Nader, who entered the event on a wild card because he has not played in enough ranking tournaments this year, was anything but downhearted over yesterday's defeat.

Accepting his likely fate before he stepped on court, he said after the 65-minute encounter: "Omar is the best player in the country by a long way and he can beat anybody here if he is at his best.

"I've managed to beat him twice and I'm proud of that, but he has beaten me 30 times, maybe more. I find it very hard to anticipate what he's going to do even though I practise with him all the time. His shots are still difficult for me to read."

At least Nader can say he gave Behrouzian his toughest test of a tournament which has been restored to the UAE fixture list after being staged for the only previous occasion in 2003.
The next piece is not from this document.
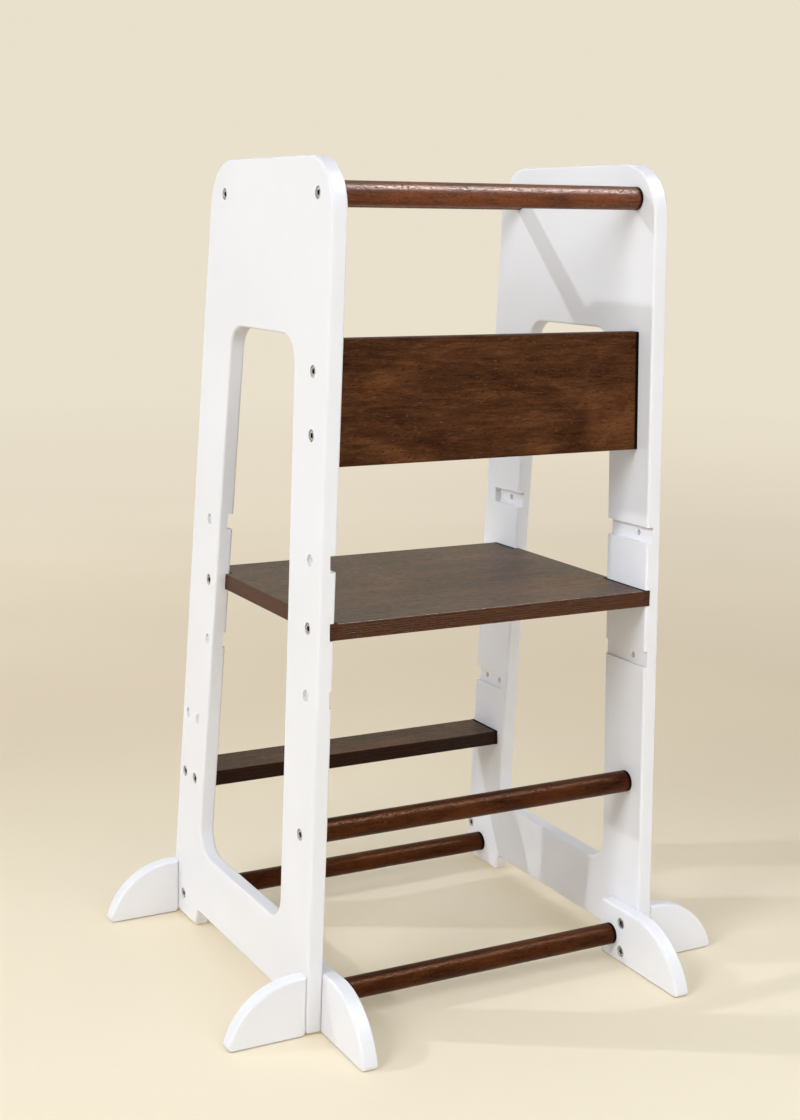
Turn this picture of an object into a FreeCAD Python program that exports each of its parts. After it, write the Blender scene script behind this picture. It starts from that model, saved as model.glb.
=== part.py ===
"""Toddler kitchen helper stool: two leaning side panels joined by rails, a guard board,
a height-adjustable standing platform and a rear step, on quarter-round feet.

Frame: millimetres, +Z up, X along the rails, the guard board at the front (-Y) and the
step at the back (+Y).  The origin is at the middle of the footprint, on the floor.
"""
import FreeCAD, Part
import Sketcher
import os
import sys

V = FreeCAD.Vector

# ---------------------------------------------------------------- driving dimensions
SIZES = {
    # side panels: one routed board each, leaning in towards the other
    "board_thickness": 18,      # panels, platform, step, guard board and feet
    "lean_angle": 1.5,          # degrees that each panel leans in
    "gap_at_floor": 410,        # between the panels' inner faces, at floor level
    "tower_height": 917,
    "floor_gap": 3,             # the panels hang clear of the floor, only the feet touch
    "panel_depth": 404.5,       # front edge to back edge, at floor level
    "front_rake": 10,           # how far the front edge comes forward up to the top
    "back_rake": 99.5,          # how far the back edge comes forward up to the top
    "top_radius": 55,
    "window_bottom": 100,
    "window_top_drop": 180,     # window's upper side, below the tower's top
    "window_radius": 30,
    "front_leg_low": 77,        # width of the front leg beside the window's lower corner
    "front_leg_high": 80,
    "back_leg_low": 76,
    "back_leg_high": 82,
    "arch_height": 24,
    "arch_front": 62,           # width of the front foot, from front edge to arch
    "arch_back": 77,            # width of the back foot, from back edge to arch
    "arch_draft": 7,            # how far the arch's ends slant in
    "arch_radius": 10,
    "edge_round": 3,            # round-over of the painted boards
    # rails
    "rail_diameter": 25,
    "top_rail_drop": 37,        # rail axis, below the tower's top
    "top_front_inset": 34,      # rail axis from the front edge
    "top_rear_inset": 41,       # rail axis from the back edge
    "lower_rail_height": 216,
    "lower_rail_inset": 31,
    "bottom_rail_height": 30,
    "bottom_front_inset": 29,
    "bottom_rear_inset": 35,
    # guard board
    "guard_drop": 180.5,        # board's top edge, below the tower's top
    "guard_height": 130,
    "guard_setback": 24,        # from the front edge, at the middle of the board
    "guard_bolt_spacing": 65,
    # standing platform, in the middle one of three pairs of grooves
    "platform_seat": 5,         # how far each end goes into the panel, middle grooves
    "platform_rear_inset": 31.5,    # from the panels' back edge, middle grooves
    "platform_level": 440,      # middle of the board, middle grooves
    "level_spacing": 71.5,
    "platform_bolt_inset": 27,
    # rear step, in the lower one of two pairs of grooves
    "step_seat": 4.4,           # how far each end goes into the panel, lower grooves
    "step_depth": 63,
    "step_level": 188,          # middle of the board, lower grooves
    "step_spacing": 76,
    "step_bolt_inset": 12.5,    # first bolt from the step's front face
    "step_bolt_spacing": 32,
    "groove_clearance": 0.5,
    "board_ease": 1.2,          # eased edges of the stained boards
    # feet
    "foot_height": 67,
    "foot_radius": 85,          # the feet's curved outline
    "foot_flat": 6.5,           # level stretch at the top of an outrigger
    "foot_tip": 5,              # rounding of the tip on the floor
    "toe_reach": 100,           # toes stand this far in front of the panels
    "toe_overlap": 48,          # toes lap this far over the panels
    "rear_foot_inset": 5,       # outrigger's back face from the panel's back edge
    "foot_bolt_low": 14,
    "foot_bolt_high": 49,
    # M6 socket bolts and threaded inserts
    "bolt_diameter": 5.8,
    "bolt_length": 30,
    "head_diameter": 12,
    "head_thickness": 3,
    "socket_width": 4,
    "socket_depth": 2,
    "hole_clearance": 0.6,      # round a bolt's shank, on each side
    "head_clearance": 0.5,      # round a bolt's head, on each side
    "head_recess": 0.5,         # heads lie this far below the board's face
    "insert_diameter": 9,
    "thread_clearance": 0.1,    # between a bolt and its insert, on each side
    "insert_length": 13,
    "insert_setback": 0.5,      # inserts sit this far below the end they are screwed into
    "insert_fit": 0.05,         # radial clearance of insert in its pilot hole
    "pocket_spare": 1.5,        # pilot hole runs on past the bolt's end
}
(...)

Taking four games off the champion was more than the British players Jamil Faisal (6-1, 6-2) and Gregory Howe (6-0, 6-1) could manage in the quarter-finals and semi-finals.

Nader cleared his route to the final by demolishing the second-seeded Neil Bulilan, of the Phillipines, 6-0, 6-0 before coming through a much tougher semi-final encounter against the third-seeded Australian Troy Gillham 6-3, 7-5.